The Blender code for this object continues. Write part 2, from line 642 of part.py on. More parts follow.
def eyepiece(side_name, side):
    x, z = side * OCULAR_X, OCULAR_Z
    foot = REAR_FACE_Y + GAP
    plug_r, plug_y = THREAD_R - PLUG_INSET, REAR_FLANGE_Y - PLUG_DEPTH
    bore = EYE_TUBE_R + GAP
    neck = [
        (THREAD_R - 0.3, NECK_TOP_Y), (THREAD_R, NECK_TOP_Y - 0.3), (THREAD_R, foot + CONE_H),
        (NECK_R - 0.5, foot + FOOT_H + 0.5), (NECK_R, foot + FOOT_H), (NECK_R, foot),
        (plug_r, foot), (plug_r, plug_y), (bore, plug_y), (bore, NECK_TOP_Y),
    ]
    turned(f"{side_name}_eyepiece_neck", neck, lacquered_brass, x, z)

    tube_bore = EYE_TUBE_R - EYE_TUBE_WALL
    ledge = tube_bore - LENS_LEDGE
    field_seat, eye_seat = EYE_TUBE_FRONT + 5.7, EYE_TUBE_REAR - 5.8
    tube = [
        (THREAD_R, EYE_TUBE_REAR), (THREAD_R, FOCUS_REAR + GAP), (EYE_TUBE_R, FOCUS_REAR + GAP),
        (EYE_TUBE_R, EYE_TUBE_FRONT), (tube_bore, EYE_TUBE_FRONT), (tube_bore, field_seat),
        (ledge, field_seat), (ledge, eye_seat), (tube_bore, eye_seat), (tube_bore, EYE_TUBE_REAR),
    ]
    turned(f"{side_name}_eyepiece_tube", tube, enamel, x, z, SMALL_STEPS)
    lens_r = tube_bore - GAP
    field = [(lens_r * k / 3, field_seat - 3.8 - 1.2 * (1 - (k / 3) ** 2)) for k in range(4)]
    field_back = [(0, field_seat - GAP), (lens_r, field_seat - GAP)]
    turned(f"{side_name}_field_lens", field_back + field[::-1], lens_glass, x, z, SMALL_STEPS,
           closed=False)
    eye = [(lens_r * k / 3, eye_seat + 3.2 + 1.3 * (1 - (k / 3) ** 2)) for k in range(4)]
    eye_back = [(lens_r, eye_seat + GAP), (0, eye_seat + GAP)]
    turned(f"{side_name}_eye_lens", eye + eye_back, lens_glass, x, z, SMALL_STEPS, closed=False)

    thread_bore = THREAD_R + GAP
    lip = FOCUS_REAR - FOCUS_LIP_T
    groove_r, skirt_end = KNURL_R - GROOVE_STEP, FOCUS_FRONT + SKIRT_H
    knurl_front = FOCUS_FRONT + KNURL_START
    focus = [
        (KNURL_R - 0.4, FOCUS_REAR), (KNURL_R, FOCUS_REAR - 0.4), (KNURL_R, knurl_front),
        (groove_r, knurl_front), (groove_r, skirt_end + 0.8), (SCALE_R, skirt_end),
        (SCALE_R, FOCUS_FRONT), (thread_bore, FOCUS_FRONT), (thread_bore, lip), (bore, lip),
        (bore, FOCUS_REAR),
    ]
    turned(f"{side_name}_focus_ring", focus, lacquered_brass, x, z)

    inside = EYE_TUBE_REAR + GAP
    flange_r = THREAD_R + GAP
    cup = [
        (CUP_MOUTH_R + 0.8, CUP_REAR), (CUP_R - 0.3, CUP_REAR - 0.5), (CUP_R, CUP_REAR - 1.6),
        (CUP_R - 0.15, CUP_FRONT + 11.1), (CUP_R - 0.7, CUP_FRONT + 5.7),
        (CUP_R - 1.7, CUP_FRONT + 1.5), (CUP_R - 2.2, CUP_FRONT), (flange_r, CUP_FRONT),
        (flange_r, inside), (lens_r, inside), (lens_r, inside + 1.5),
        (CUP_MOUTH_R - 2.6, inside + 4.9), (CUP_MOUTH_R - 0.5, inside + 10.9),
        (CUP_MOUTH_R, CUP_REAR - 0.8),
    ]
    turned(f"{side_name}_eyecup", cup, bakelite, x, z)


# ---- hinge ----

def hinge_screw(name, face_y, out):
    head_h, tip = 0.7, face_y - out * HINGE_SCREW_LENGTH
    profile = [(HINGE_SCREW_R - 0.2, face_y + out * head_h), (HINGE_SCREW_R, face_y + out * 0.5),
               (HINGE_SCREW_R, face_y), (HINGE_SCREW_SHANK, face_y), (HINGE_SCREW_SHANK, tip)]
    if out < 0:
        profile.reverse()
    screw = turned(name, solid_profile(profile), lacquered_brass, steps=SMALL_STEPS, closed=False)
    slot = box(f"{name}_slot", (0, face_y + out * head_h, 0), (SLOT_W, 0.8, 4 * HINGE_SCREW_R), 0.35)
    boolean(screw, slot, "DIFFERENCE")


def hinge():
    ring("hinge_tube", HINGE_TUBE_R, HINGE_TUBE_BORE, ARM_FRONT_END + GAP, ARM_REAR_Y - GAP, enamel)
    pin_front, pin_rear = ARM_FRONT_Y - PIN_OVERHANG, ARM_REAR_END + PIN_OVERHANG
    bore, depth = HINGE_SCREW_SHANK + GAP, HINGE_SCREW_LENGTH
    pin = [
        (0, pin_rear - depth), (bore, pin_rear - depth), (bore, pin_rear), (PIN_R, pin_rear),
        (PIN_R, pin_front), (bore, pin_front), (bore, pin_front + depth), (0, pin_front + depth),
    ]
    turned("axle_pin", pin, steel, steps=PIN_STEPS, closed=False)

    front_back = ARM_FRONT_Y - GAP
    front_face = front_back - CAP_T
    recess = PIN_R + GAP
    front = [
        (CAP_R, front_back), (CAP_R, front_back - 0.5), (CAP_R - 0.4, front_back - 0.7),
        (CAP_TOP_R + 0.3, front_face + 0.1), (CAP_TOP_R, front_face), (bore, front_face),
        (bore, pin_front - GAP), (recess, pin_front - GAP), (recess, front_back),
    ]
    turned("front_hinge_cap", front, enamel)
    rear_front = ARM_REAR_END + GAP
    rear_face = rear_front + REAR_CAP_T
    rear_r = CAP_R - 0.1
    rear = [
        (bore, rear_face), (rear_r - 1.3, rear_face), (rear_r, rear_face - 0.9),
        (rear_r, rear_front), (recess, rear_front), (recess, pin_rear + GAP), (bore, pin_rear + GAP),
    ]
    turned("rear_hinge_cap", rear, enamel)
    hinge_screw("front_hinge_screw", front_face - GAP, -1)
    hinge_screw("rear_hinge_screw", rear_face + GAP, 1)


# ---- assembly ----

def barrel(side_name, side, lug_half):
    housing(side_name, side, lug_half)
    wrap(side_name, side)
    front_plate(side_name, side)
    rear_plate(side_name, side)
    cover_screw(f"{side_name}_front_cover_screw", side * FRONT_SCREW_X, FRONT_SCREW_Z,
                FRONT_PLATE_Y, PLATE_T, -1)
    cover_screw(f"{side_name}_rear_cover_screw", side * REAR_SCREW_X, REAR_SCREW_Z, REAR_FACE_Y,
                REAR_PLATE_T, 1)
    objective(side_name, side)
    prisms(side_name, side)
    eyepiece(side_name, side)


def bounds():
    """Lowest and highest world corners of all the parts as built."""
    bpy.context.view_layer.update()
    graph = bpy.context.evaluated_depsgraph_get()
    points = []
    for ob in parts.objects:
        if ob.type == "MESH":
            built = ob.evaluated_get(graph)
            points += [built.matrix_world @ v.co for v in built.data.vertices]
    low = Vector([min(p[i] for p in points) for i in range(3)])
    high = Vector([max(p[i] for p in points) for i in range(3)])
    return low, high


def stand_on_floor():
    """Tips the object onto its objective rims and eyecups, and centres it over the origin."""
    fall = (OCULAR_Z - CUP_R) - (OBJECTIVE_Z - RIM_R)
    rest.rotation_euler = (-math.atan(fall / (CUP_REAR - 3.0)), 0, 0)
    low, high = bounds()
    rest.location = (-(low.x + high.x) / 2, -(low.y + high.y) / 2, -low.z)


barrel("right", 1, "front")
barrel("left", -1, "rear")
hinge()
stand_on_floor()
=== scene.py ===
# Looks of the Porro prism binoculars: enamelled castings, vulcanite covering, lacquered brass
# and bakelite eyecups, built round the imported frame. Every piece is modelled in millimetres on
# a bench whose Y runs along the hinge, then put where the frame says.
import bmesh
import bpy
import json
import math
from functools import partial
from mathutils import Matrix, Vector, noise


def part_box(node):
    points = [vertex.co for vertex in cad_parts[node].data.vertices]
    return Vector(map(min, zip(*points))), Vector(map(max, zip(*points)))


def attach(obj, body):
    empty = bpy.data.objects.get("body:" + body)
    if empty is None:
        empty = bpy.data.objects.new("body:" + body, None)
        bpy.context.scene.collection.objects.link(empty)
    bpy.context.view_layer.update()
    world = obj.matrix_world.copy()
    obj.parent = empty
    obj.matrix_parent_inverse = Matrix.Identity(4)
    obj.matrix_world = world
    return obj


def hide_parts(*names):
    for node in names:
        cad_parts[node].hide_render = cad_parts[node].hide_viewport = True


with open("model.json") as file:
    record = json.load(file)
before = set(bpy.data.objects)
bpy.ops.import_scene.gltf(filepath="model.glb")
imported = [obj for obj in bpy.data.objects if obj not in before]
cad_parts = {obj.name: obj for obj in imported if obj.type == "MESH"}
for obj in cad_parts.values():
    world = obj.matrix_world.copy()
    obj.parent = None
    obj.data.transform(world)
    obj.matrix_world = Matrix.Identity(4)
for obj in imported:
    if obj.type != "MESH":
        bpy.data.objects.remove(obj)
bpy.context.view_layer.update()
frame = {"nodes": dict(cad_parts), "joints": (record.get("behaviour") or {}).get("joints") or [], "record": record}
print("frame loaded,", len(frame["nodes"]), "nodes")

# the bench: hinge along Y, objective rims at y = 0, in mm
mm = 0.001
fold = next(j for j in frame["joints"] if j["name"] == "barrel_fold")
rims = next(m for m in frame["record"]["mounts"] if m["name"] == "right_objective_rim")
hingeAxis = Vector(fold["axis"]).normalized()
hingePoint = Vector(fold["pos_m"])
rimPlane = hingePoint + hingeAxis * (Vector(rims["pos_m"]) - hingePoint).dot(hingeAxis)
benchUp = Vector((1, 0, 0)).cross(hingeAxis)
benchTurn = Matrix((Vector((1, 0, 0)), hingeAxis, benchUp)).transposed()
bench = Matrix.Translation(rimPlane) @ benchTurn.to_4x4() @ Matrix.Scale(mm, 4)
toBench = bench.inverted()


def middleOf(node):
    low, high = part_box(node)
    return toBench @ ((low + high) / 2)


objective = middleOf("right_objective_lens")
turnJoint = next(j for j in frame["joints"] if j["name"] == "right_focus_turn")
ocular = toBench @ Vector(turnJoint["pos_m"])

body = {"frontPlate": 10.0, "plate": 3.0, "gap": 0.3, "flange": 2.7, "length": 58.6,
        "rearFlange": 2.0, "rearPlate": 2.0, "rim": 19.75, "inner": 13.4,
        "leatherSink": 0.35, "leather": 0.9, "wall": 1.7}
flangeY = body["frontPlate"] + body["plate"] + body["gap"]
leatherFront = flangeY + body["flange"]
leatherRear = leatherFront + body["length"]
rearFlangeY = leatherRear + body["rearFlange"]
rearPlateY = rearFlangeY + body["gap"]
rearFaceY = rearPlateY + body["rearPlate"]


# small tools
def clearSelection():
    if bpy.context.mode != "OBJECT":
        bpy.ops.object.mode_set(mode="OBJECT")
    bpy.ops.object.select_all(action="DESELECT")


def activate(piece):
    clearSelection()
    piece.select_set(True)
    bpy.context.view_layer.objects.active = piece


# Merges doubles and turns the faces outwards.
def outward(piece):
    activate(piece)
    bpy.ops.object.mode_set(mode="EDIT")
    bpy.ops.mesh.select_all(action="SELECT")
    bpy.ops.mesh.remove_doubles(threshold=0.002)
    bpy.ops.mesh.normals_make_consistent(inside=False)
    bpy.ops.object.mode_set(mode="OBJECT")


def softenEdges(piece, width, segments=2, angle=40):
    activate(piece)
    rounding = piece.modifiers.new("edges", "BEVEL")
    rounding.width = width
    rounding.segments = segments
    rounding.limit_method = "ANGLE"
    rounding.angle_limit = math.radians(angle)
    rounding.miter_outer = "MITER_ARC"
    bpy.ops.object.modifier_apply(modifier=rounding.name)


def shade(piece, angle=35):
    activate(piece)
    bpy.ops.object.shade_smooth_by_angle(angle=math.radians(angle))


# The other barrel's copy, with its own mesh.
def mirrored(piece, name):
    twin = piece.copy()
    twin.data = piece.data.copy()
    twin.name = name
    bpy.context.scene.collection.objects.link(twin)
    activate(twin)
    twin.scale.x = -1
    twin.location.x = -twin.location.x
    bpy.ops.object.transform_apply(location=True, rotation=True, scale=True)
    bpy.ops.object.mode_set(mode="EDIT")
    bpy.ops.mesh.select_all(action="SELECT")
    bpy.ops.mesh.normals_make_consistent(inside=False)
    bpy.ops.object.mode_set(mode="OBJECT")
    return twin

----

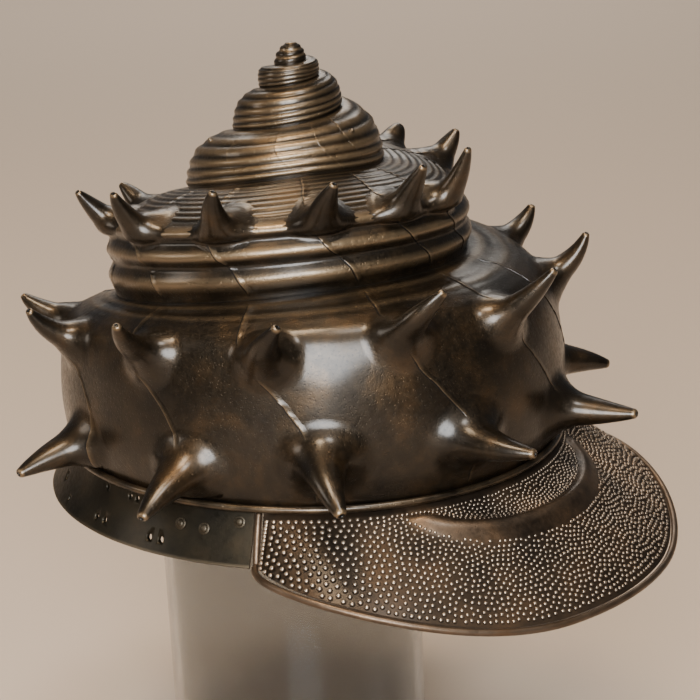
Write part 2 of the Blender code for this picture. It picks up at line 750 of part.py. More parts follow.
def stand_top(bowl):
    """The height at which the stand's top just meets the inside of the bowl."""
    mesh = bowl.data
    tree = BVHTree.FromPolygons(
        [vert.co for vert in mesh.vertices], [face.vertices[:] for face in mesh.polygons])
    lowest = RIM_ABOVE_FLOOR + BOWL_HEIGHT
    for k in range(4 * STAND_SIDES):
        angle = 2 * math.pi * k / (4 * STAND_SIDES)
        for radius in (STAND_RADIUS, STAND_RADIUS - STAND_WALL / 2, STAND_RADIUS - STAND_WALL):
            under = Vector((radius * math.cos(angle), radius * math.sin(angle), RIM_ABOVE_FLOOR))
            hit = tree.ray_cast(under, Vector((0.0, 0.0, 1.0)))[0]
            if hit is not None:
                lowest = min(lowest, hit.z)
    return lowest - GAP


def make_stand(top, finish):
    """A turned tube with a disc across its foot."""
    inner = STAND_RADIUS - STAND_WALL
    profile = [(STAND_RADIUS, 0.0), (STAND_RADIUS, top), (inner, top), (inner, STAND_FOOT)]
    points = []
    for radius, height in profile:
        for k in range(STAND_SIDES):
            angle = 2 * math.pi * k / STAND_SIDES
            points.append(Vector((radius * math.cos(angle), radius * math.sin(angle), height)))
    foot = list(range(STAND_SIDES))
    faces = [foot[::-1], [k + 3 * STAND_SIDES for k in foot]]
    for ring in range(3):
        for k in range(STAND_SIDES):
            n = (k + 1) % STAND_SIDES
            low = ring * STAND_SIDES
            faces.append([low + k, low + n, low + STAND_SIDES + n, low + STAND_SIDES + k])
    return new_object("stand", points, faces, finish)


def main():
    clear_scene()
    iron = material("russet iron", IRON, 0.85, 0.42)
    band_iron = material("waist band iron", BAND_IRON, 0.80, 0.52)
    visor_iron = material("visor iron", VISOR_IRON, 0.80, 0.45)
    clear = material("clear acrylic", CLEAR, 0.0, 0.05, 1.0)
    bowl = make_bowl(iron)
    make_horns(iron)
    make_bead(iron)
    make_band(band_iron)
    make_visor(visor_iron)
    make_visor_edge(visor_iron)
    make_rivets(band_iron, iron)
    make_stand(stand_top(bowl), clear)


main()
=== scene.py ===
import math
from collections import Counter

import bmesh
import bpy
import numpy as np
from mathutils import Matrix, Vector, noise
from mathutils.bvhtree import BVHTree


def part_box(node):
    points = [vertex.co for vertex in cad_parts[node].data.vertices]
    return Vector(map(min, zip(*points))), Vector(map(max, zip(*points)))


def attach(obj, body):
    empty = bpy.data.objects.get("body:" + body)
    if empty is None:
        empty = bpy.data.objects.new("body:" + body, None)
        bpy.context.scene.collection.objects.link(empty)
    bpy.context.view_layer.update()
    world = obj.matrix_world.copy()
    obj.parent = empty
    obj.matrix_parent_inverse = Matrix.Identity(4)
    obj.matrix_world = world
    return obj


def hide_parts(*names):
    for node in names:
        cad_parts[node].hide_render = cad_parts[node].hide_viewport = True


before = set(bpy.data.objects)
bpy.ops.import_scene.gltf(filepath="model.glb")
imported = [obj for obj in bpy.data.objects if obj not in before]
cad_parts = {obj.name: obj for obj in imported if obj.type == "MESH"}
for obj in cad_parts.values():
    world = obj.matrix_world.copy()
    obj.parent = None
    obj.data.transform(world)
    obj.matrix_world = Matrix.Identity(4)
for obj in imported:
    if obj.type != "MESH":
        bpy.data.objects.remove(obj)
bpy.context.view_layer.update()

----

### Work instructions
Tally up the lines holding the string "record" in this listing, and report the total alone.

### Task response
3